[LINK] Metadata: the killer application for
Fri, 15 Mar 2002 14:31:22 +1100
At 9:36 AM +1100 15/3/02, Tom Worthington wrote:
>This is to request comments on "Metadata: the 'killer application'
>for digital broadcasting? (or: "Interactive TV?: Its the Internet,
Tom, great paper. A few quick comments.
The media franchises in Australia are making the same mistake from
the early days of the web. Remember Time's Pathfinder, a "walled
garden" of content for paying subscribers? It turned out that people
surfing the web wanted ALL of the web, not a subsection. So today we
have the government, broadcasters and telcos saying broadband is not
being taken up here because there is no content, so let's spend up
big on getting some. But it's the vox populi broadband content that
people want. It's TomW's website with videos and the ability to
teleconference with him. And without decent two-way unmetered
bandwidth Australia will not get a flourishing broadband industry.
Using wireless technology to experiment with high-speed last mile
connections is how the broadband "hams" of today will teach the
broadcasters their folly. They'll spend millions learning though.
Metadata? Yes, it could make broadband content more accessible but
will probably follow the use of metadata on the web. Great for
structured, well maintained documents but the effort involved in
adding it means 95%(?) of web content doesn't use it.

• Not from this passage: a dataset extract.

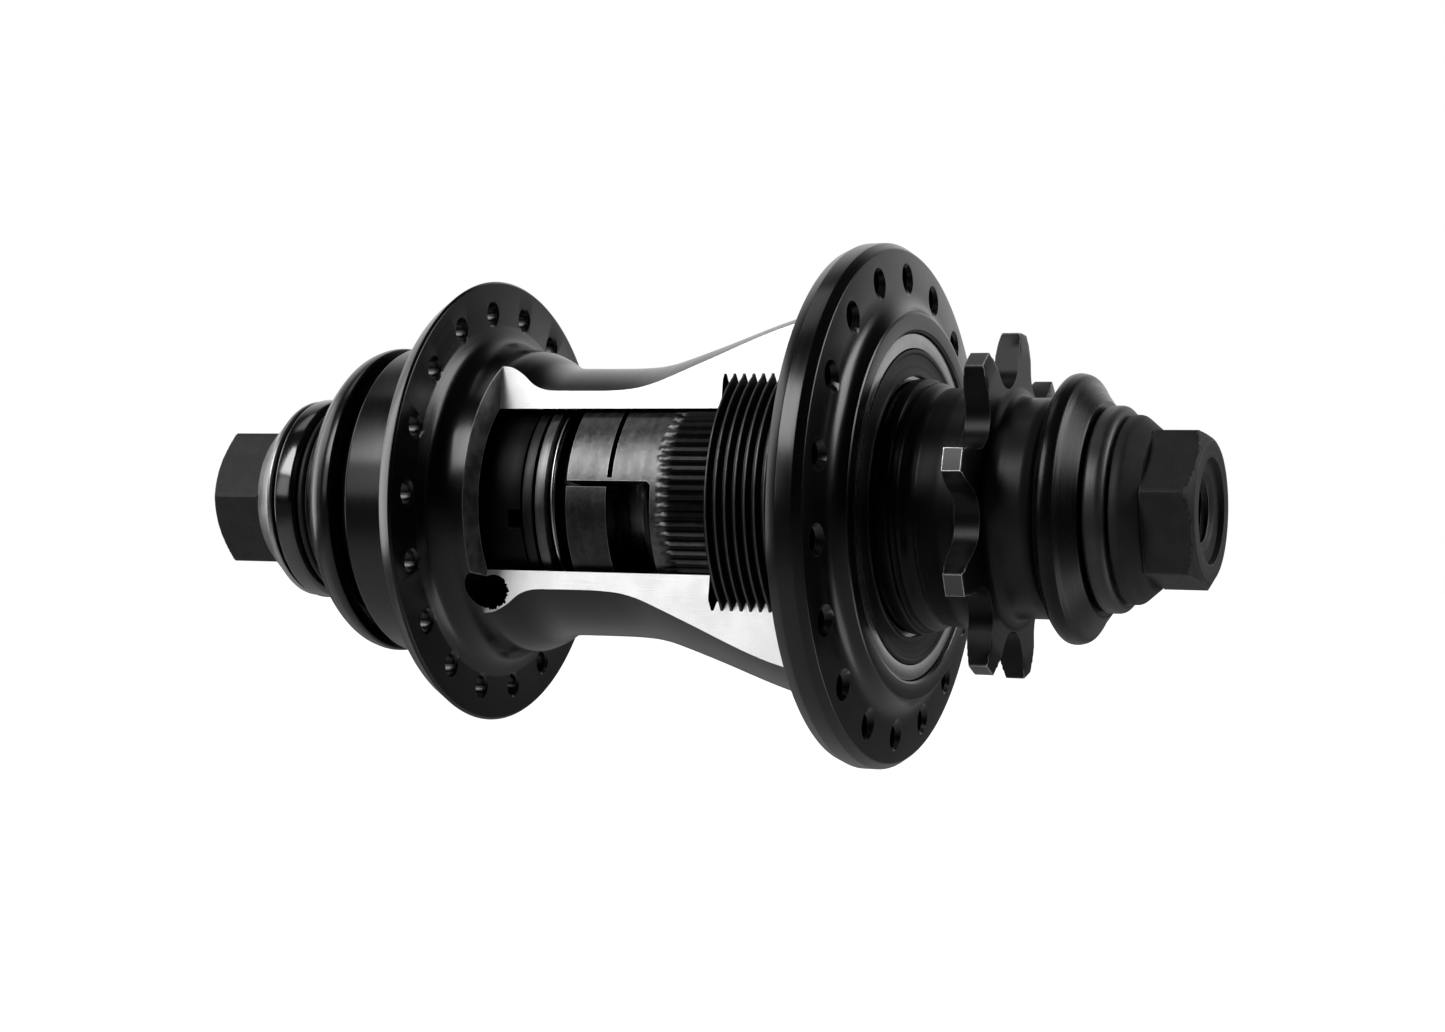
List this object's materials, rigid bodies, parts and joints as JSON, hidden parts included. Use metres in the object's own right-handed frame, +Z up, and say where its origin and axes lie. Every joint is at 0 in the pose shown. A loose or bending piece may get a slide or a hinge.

It's interesting to see the problems potential datacasters are having
with settopbox standards. My guess is the current and next generation
will go the way of the WAP enabled phone, until a new broadband
delivery platform comes out. This could be FlashMX, being released
tomorrow. It already operates on a variety of OS platforms and mobile
phones, and covers video decompression, audio I/O, XML etc. This new
version is more of an application development environment for
delivery over multiple platforms, rather than a screen rendering
>> High speed wired networks and medium speed wireless ones could
>>provide the platform for distribution of experimental work, in much
>>the same way the web started.
For most of the punters though, a local wireless network is going to
be faster than their restricted ADSL.
cheers from Innes NP, Yorke Peninsula, SA.